Плечо перевязали. Вместо пропитанной кровью одежды, которую унесли в прачечную, Филипп накинул на плечи медицинскую рубаху и, поблагодарив, вышел из лазарета, осторожно двигая рукой, сгибая и разгибая её, пробуя, каково это. Давящая повязка стесняла движения ещё больше, чем рана, но из-за уверения, что день-два — и рана затянется, Филипп готов был терпеть временные неудобства.
— Ваше высочество! — окликнули Филиппа, и тот обернулся на голос.
К нему по коридору широкими шагами летел Логан, и Филипп отчего-то был поражён тем, что видит его.
— Ваше высочество, — сказал он, наконец поравнявшись с Филиппом, и голос его звучал натянуто уважительно. На острове Логан вёл себя более смело и дерзко, но здесь и сейчас ему было необходимо соблюдать дистанцию, такую непривычную и нежеланную. — Его величеству доложили, что вы здесь, и он срочно вызывает вас к себе.
Филипп бросил на Логана усталый взгляд и спрятал записку, которую сжимал в кулаке, в карман брюк.
— Передай его величеству, что я приду, как только приведу себя в порядок.
Логан, казалось, ничуть не смутился.
— Разумеется. — Он старался придать голосу самый уважительный тон, но глаза его раздражённо блеснули. — Только это был приказ.
— Сомневаюсь, что он захочет видеть меня в таком состоянии, — коротко отозвался Филипп и, усмехнувшись, поплёлся в свою комнату.
Ему необходимы были новая рубашка, новый китель. Он был бы рад переодеться полностью, принять душ и смыть с себя всю пыль, которая, казалось, въелась в одежду, в кожу… Но он не мог заставлять отца ждать слишком долго. Не идти сразу уже было неуважительно, а Филипп понимал, что сейчас он лишь подчинённый. Сейчас слово «сын» уходило на последний план… Впрочем, как всегда.
— Тебе не кажется, что это довольно странная ситуация, — говорил Элиад Керрелл, расхаживая по своему кабинету, держа руки за спиной и кидая на Филиппа короткие взгляды, — мне сначала сообщают, что мой сын застрял где-то на поле боя и, возможно, погиб, — он шумно втянул носом воздух, — а потом — буквально два часа спустя — что он живой, пусть и не очень здоровый, возвращается сам. Ты можешь это объяснить?
— Лучше бы было, чтобы я не возвращался? — холодно спросил Филипп, скрещивая руки на груди. Напряжённость между ними давно стала чем-то обыденным.
Отец бросил на него полный ярости взгляд.

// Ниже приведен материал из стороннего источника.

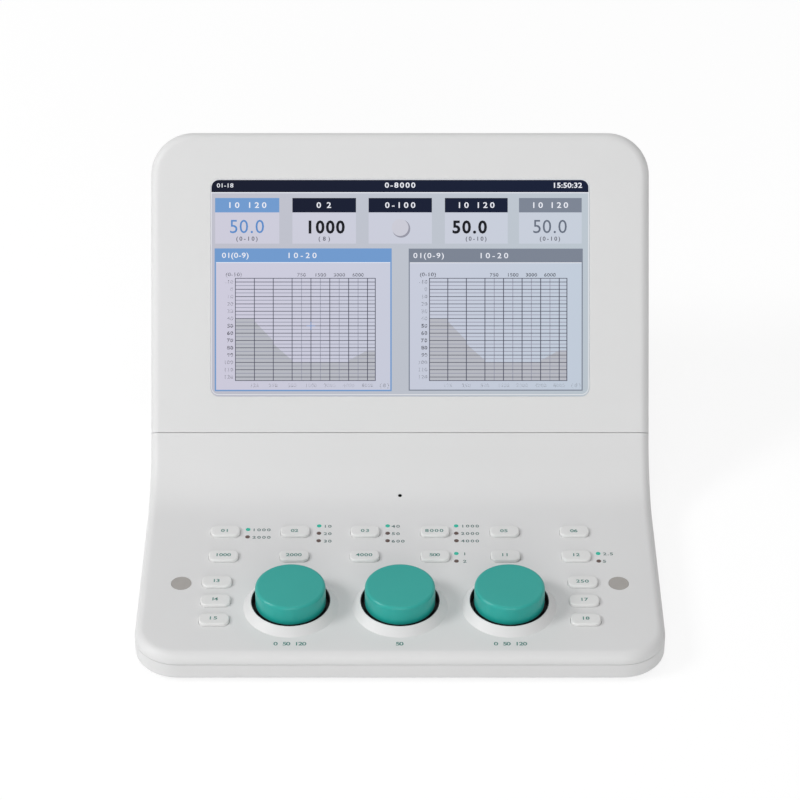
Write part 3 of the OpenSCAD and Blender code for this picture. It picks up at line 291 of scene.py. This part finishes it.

— Я прошу у тебя не препираться со мной и не играть в самого умного, Филипп! Ответь мне на вопрос: как это получилось?
— Меня спасли.
Филипп поджал губы, глядя в пол. Он знал, что это вызовет новые вопросы, и, подтверждая его мысли, Элиад спросил:
— Кто?
Его голос звучал настойчиво, непреклонно. Он мог бы продержать сына рядом столько, сколько бы потребовалось, чтобы заставить его говорить. Филипп вздохнул, нахмурился, но решил, что лучше сейчас подойдёт правда. По крайней мере, так было бы быстрее.
— Девушка. Я… — В горле пересохло. — Я не знаю, кто она, но вряд ли с Райдоса. Я видел её как-то в городе у нас, на севере…
Элиад подозрительно прищурился.
— Что здесь забыли какие-то девушки с севера?
Филипп покачал головой. Он не знал, да и не хотел знать, если честно.
Элиад задумчиво сжал зубы, упёрся руками в стол, размышляя, и пальцы его забарабанили по холодной, гладкой поверхности. Ритм — такой знакомый и отчего-то назойливый — выводил из себя, и Филипп изо всех сил сдерживался, чтобы не выдать раздражения.
— Ладно, — сказал Элиад после минутного молчания, и стук прекратился. — Иди. И… не надо думать, что я могу хотеть, чтобы ты не вернулся.
Они обменялись короткими взглядами.
— Так точно, — отозвался Филипп, кивнул, развернулся на каблуках и вышел. И только за дверью он наконец с облегчением выдохнул, напряжённые плечи опустились.
Тёмная река отливала металлом каждый раз, стоило лунному свету проскользить по ней, прежде чем скрыться за новыми грузными облаками, что летели по низкому тёмному небу так быстро, словно пытались сбежать. Погода слишком сильно испортилась ночью, и казалось, что вот-вот грянет гроза. Холодный ветер раскачивал тонкие чахлые деревья на берегу, заставляя их сгибаться под сильными порывами. Анна растирала заледеневшие руки и куталась в слишком лёгкую для такой погоды кожаную куртку и шарф. Распущенные длинные волосы постоянно лезли ей в лицо, и она в остервенении откидывала их назад.